◆ Aim:
Look through the records that follow. Copy every line containing the word "Blender".

######

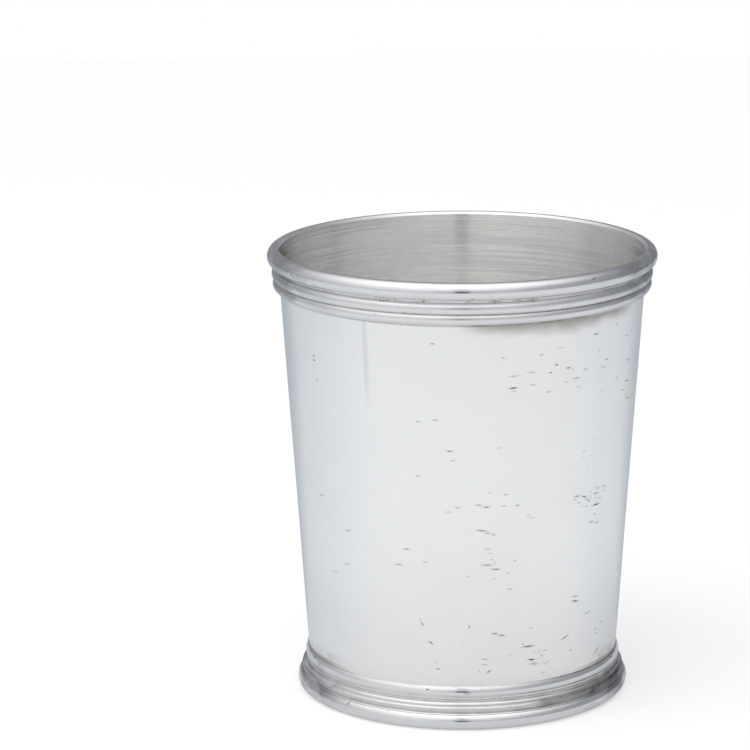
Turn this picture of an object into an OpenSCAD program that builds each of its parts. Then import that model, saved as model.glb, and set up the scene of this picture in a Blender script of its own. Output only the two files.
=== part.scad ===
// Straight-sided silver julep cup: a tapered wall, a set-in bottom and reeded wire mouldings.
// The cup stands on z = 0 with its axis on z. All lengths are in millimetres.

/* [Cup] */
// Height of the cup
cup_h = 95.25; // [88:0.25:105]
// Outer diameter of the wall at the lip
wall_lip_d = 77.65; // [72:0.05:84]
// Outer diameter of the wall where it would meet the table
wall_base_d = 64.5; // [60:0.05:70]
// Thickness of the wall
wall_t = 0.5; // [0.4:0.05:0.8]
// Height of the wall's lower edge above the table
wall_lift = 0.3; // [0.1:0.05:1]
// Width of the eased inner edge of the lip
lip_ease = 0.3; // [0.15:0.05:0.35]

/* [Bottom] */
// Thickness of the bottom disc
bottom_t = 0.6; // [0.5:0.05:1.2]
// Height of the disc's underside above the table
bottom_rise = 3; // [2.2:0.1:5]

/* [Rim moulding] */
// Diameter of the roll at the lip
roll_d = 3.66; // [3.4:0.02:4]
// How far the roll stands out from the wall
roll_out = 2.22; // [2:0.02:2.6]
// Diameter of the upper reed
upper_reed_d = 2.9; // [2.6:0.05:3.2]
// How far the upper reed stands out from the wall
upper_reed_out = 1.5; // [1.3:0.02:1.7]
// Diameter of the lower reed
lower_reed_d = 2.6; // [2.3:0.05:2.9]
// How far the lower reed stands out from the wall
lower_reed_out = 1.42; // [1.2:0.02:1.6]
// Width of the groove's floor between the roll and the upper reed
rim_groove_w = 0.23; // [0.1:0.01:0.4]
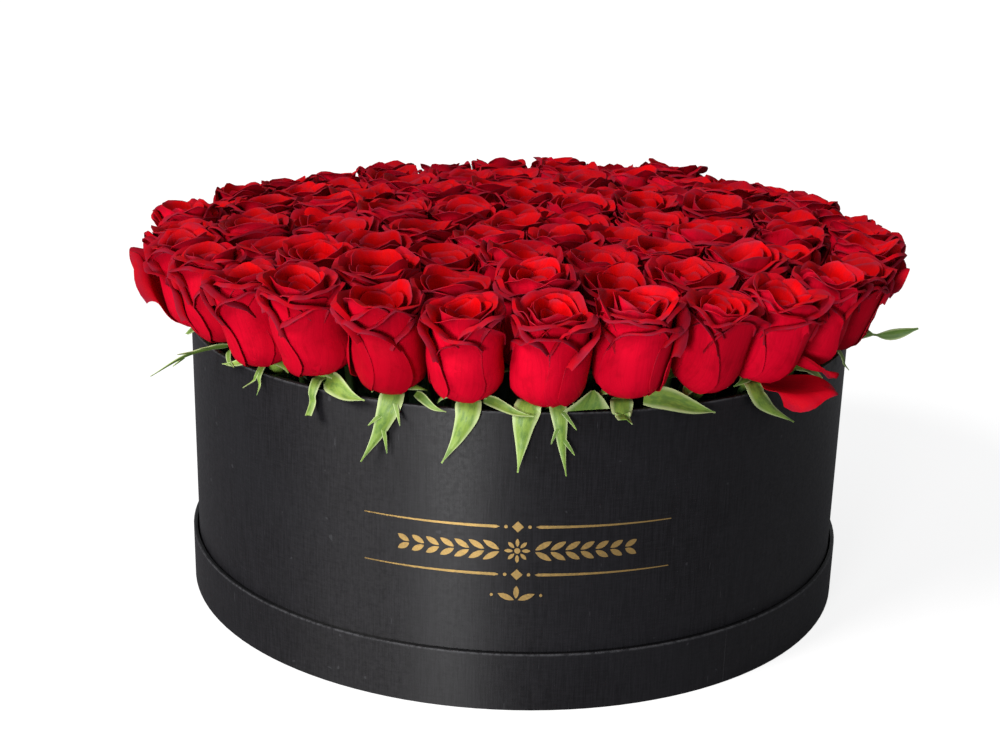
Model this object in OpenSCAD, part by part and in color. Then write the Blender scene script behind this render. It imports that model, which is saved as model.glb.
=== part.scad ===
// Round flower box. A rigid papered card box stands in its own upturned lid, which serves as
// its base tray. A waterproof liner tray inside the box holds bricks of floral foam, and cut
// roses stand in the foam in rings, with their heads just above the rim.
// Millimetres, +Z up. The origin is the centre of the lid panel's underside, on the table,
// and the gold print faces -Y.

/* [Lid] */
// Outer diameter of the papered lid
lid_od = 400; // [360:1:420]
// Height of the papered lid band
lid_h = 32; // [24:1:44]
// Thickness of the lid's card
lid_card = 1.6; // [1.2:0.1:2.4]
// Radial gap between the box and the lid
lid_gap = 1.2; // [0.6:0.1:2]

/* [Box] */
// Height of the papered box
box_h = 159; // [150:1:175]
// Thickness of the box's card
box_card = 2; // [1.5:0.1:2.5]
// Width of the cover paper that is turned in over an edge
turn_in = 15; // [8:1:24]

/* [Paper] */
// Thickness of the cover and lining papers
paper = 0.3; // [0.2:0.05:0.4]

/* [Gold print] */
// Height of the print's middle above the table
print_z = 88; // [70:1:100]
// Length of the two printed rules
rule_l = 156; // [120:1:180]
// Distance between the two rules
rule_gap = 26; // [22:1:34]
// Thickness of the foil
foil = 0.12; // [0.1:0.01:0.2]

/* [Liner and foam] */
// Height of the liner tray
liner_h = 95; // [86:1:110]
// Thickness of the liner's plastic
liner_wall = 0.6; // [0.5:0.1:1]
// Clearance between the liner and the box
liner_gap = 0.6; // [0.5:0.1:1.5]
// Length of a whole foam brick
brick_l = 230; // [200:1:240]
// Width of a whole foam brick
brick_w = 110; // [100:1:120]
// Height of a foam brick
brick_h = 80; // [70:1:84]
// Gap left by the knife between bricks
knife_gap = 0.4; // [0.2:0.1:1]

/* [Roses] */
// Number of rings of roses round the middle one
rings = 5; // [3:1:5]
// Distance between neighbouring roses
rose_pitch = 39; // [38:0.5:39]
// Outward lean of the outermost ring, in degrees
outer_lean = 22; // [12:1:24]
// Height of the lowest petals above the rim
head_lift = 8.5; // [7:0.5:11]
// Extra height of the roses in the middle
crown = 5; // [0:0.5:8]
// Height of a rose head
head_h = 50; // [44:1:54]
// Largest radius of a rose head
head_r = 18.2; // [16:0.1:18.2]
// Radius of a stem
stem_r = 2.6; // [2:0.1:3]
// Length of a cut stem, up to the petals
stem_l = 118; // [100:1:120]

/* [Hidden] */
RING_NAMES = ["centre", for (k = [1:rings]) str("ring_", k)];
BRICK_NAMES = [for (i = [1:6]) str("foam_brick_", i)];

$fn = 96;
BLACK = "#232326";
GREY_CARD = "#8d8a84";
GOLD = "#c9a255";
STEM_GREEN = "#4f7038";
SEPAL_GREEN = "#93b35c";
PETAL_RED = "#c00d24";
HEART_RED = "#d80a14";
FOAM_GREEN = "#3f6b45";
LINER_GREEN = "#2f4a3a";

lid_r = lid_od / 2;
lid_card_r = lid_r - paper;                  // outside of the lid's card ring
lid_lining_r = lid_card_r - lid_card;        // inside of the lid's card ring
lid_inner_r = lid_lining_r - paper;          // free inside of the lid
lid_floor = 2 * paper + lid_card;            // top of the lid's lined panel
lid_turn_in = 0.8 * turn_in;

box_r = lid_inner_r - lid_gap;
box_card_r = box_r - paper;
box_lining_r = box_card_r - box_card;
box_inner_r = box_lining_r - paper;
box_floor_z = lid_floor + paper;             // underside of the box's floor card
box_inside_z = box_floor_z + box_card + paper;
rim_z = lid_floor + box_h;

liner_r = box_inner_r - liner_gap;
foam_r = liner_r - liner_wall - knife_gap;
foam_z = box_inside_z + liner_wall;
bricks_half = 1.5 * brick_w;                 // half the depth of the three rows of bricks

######

◆ Result of this task:
Turn this picture of an object into an OpenSCAD program that builds each of its parts. Then import that model, saved as model.glb, and set up the scene of this picture in a Blender script of its own. Output only the two files.
Model this object in OpenSCAD, part by part and in color. Then write the Blender scene script behind this render. It imports that model, which is saved as model.glb.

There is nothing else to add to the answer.